Me Francis Chouraqui : On assiste alors, comme c’est le cas dans cette affaire, à l’irruption du pouvoir judiciaire dans le champ politique. La mise en examen de Nicolas Sarkozy, dans un contexte où, éventuellement, celui-ci envisageait de retourner à la vie politique active à courte ou moyenne échéance chamboule le paysage politique.

JOL Press : C’est le cas à chaque fois qu’un juge met en examen un personnage politique…
 

Me Francis Chouraqui : Les juges d’instruction ont des pouvoirs immenses. Ces individus, sur leur seul jugement, peuvent détruire des vies – détruisent des vies. C’est leur quotidien. Une mise en examen, c’est très grave, il faudrait mieux entourer la procédure.

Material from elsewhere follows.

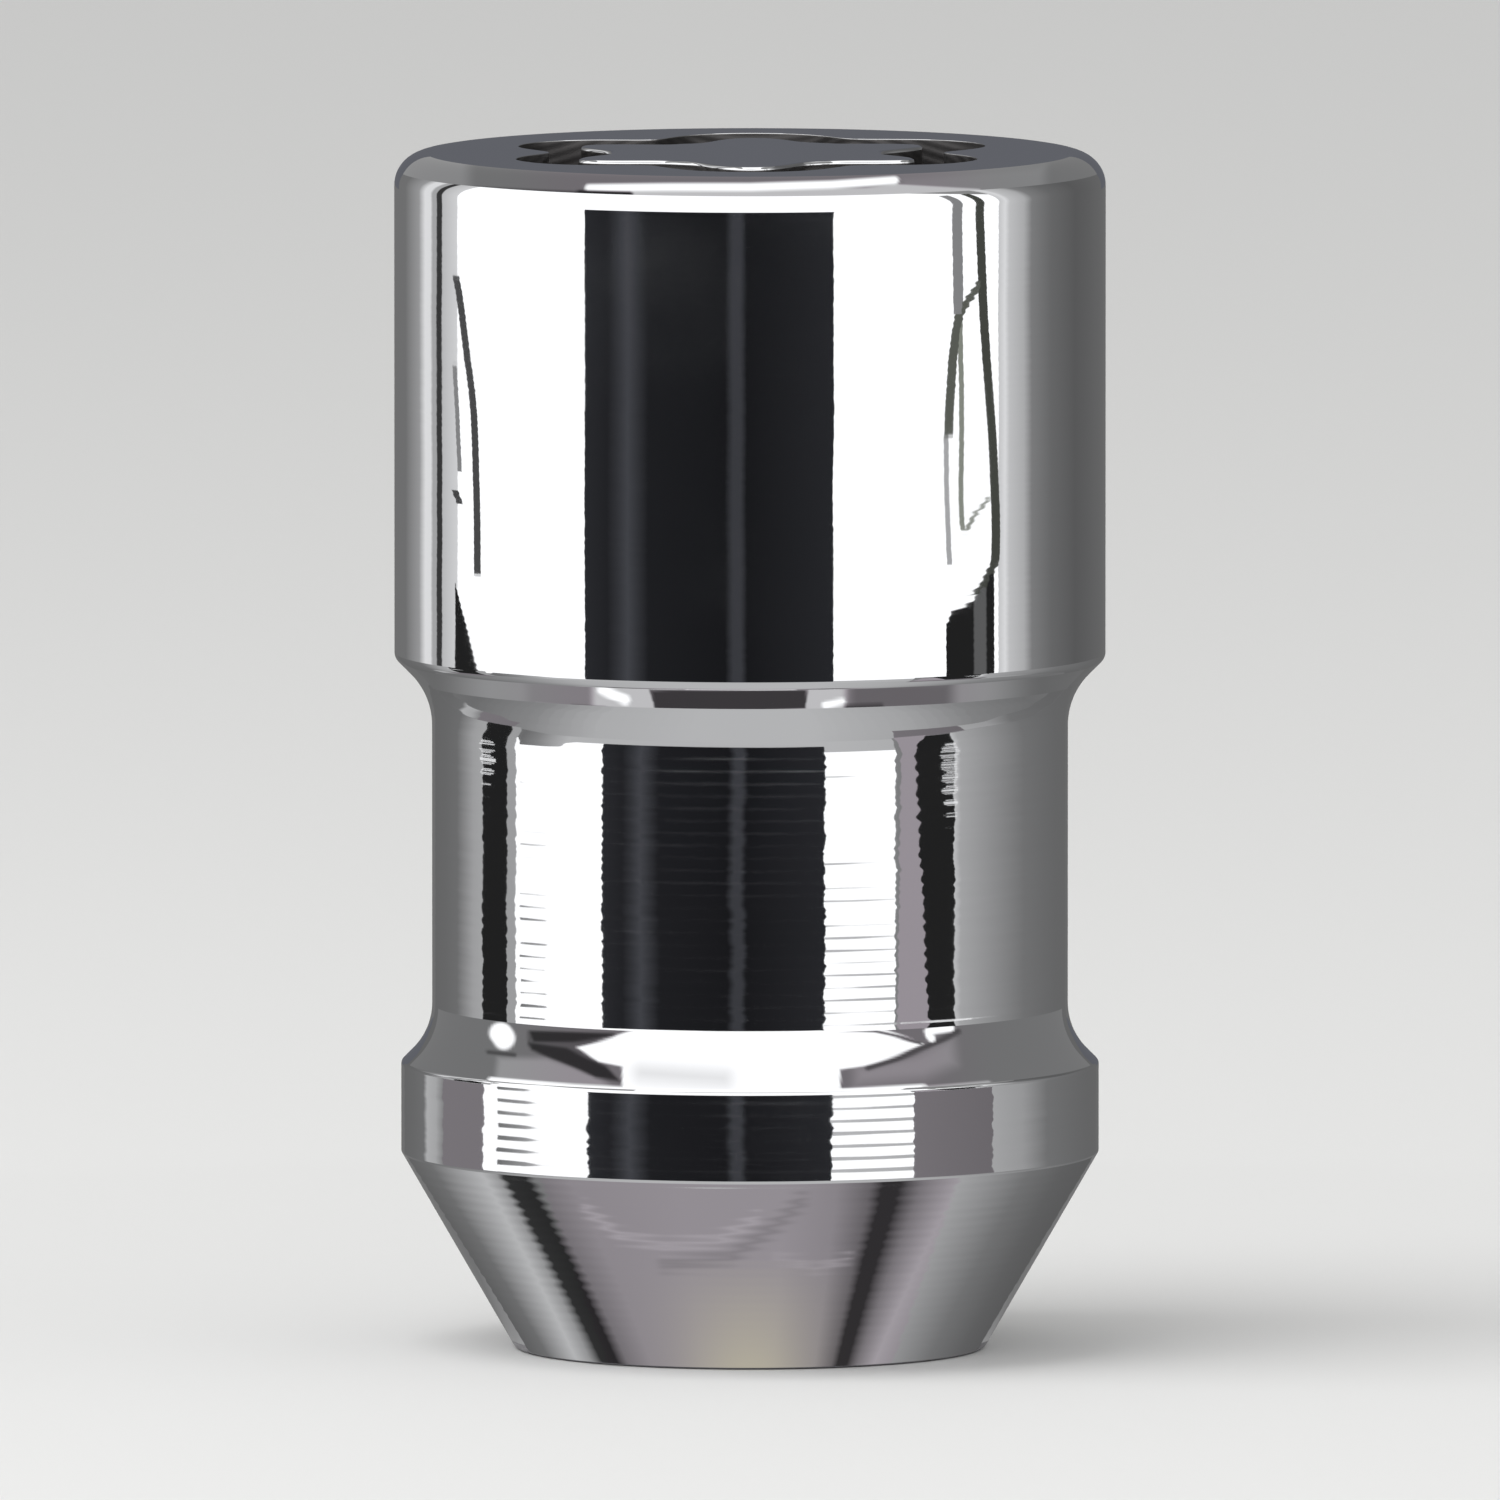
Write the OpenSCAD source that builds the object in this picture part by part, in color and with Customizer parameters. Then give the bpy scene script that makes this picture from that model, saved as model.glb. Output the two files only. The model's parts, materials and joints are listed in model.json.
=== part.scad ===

Quant a fortiori, la mise en examen concerne des acteurs de la vie politique, démocratique, ayant reçu l’onction du suffrage universel, ministres, anciens présidents de la République, je crois qu’il faudrait encore davantage encadrer la prise de décision. Pour éviter l’irruption d’un juge sur la scène politique, pour préserver la démocratie, il faudrait sans doute que la prise de décision ne relève pas d’un juge d’instruction seul mais d’un collège de juges. Il faut mettre des garde-fous en quantité.

JOL Press : Doutez-vous de l’indépendance du juge Jean-Michel Gentil ?
 

Me Francis Chouraqui : Je ne doute pas de l’indépendance du juge Jean-Michel Gentil vis-à-vis de ses supérieurs hiérarchiques. En revanche, un juge et un avocat – tout autant – ne sont jamais indépendants de ce qu’ils pensent, indépendants de leur dossier. Il n’est pas indépendant de lui-même.

JOL Press : La mise en examen de Nicolas Sarkozy, la perquisition chez Christine Lagarde, la démission contrainte de Jérôme Cahuzac, cela sert qui ?
 

Me Francis Chouraqui : Tout ce qui rajoute à la confusion ambiante, alors que nous traversons une crise sans précédent et qui dépasse largement les seules frontières de la France, sert les extrêmes. Renforcer l’idée que, systématiquement, les hommes politiques se conduisent mal, c’est du pain béni pour les populismes de tout poil.

C’est une très très mauvaise nouvelle.